>>>>>
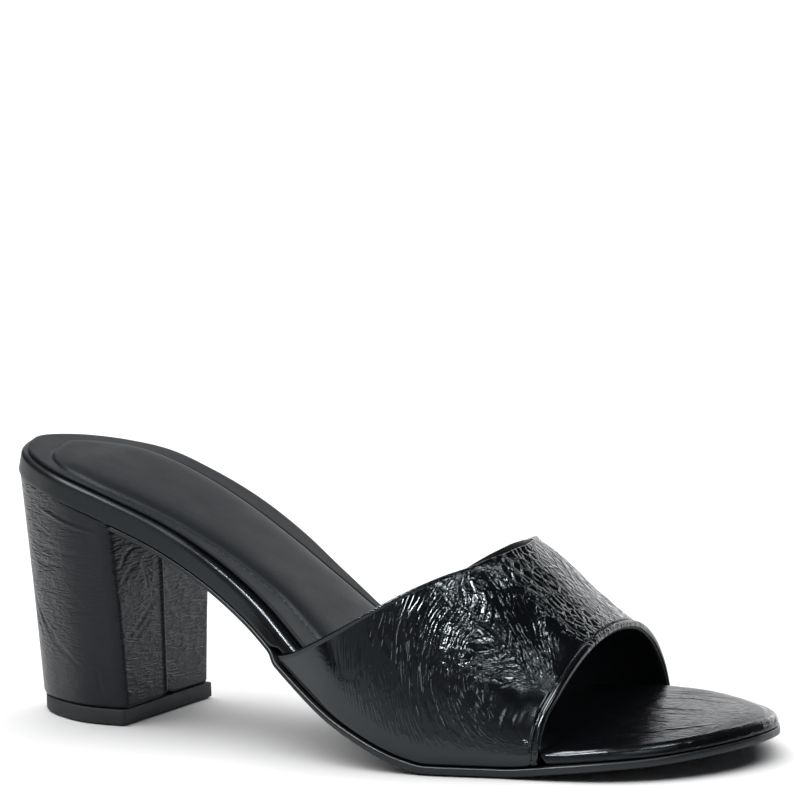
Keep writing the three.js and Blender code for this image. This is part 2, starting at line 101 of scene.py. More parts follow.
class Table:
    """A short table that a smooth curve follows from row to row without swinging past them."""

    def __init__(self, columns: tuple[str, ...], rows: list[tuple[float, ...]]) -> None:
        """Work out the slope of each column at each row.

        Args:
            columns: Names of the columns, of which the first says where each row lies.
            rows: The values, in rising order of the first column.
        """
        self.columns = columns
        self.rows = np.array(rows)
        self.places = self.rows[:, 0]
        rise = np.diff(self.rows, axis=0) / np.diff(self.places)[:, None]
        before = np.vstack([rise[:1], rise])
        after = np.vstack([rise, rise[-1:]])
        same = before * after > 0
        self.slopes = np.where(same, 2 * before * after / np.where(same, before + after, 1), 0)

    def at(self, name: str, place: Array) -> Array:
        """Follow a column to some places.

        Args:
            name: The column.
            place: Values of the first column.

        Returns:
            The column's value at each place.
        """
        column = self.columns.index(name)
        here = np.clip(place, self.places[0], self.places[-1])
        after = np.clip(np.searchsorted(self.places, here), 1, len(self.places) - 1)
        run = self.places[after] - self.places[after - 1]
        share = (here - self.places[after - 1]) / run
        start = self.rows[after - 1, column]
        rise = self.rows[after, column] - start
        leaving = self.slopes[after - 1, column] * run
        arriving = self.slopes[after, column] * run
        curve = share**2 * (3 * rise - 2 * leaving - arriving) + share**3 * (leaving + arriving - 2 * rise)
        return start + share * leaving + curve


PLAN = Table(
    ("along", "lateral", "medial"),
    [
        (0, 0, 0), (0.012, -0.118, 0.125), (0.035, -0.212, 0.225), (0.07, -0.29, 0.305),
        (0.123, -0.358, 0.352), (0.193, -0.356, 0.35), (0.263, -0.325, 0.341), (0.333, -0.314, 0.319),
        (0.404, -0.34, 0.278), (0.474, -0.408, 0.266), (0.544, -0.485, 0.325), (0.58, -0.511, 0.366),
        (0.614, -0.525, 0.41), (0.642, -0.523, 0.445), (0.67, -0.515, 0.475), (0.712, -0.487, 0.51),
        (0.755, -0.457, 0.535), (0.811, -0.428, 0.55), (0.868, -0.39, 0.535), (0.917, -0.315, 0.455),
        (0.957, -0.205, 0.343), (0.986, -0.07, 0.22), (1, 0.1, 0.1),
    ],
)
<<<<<
_Task requirements_.
Every line of the data above should be reproduced word for word.

_Result_.
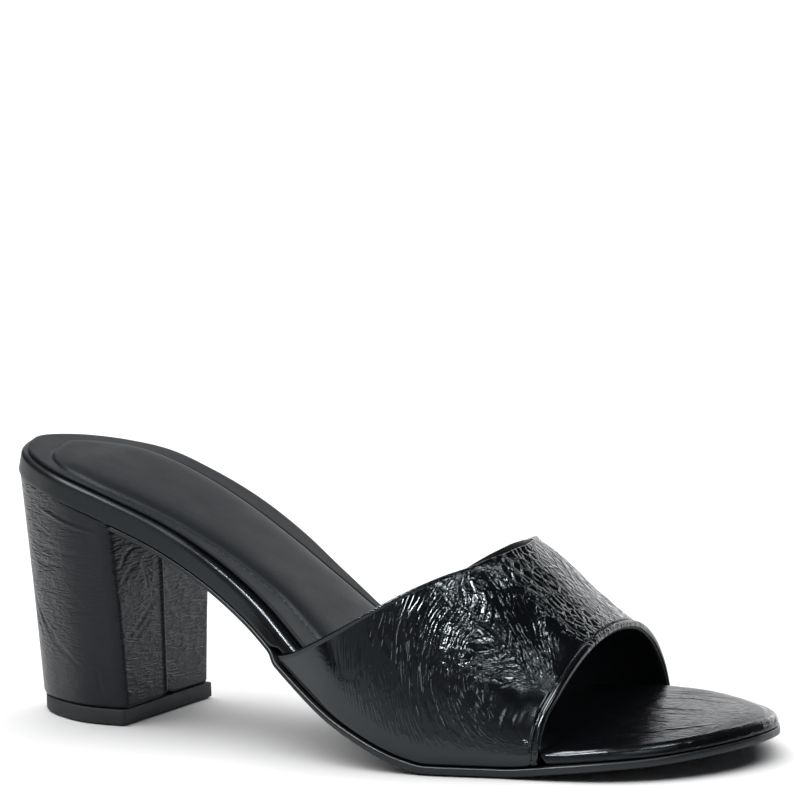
Keep writing the three.js and Blender code for this image. This is part 2, starting at line 101 of scene.py. More parts follow.
class Table:
    """A short table that a smooth curve follows from row to row without swinging past them."""

    def __init__(self, columns: tuple[str, ...], rows: list[tuple[float, ...]]) -> None:
        """Work out the slope of each column at each row.

        Args:
            columns: Names of the columns, of which the first says where each row lies.
            rows: The values, in rising order of the first column.
        """
        self.columns = columns
        self.rows = np.array(rows)
        self.places = self.rows[:, 0]
        rise = np.diff(self.rows, axis=0) / np.diff(self.places)[:, None]
        before = np.vstack([rise[:1], rise])
        after = np.vstack([rise, rise[-1:]])
        same = before * after > 0
        self.slopes = np.where(same, 2 * before * after / np.where(same, before + after, 1), 0)

    def at(self, name: str, place: Array) -> Array:
        """Follow a column to some places.

        Args:
            name: The column.
            place: Values of the first column.

        Returns:
            The column's value at each place.
        """
        column = self.columns.index(name)
        here = np.clip(place, self.places[0], self.places[-1])
        after = np.clip(np.searchsorted(self.places, here), 1, len(self.places) - 1)
        run = self.places[after] - self.places[after - 1]
        share = (here - self.places[after - 1]) / run
        start = self.rows[after - 1, column]
        rise = self.rows[after, column] - start
        leaving = self.slopes[after - 1, column] * run
        arriving = self.slopes[after, column] * run
        curve = share**2 * (3 * rise - 2 * leaving - arriving) + share**3 * (leaving + arriving - 2 * rise)
        return start + share * leaving + curve


PLAN = Table(
    ("along", "lateral", "medial"),
    [
        (0, 0, 0), (0.012, -0.118, 0.125), (0.035, -0.212, 0.225), (0.07, -0.29, 0.305),
        (0.123, -0.358, 0.352), (0.193, -0.356, 0.35), (0.263, -0.325, 0.341), (0.333, -0.314, 0.319),
        (0.404, -0.34, 0.278), (0.474, -0.408, 0.266), (0.544, -0.485, 0.325), (0.58, -0.511, 0.366),
        (0.614, -0.525, 0.41), (0.642, -0.523, 0.445), (0.67, -0.515, 0.475), (0.712, -0.487, 0.51),
        (0.755, -0.457, 0.535), (0.811, -0.428, 0.55), (0.868, -0.39, 0.535), (0.917, -0.315, 0.455),
        (0.957, -0.205, 0.343), (0.986, -0.07, 0.22), (1, 0.1, 0.1),
    ],
)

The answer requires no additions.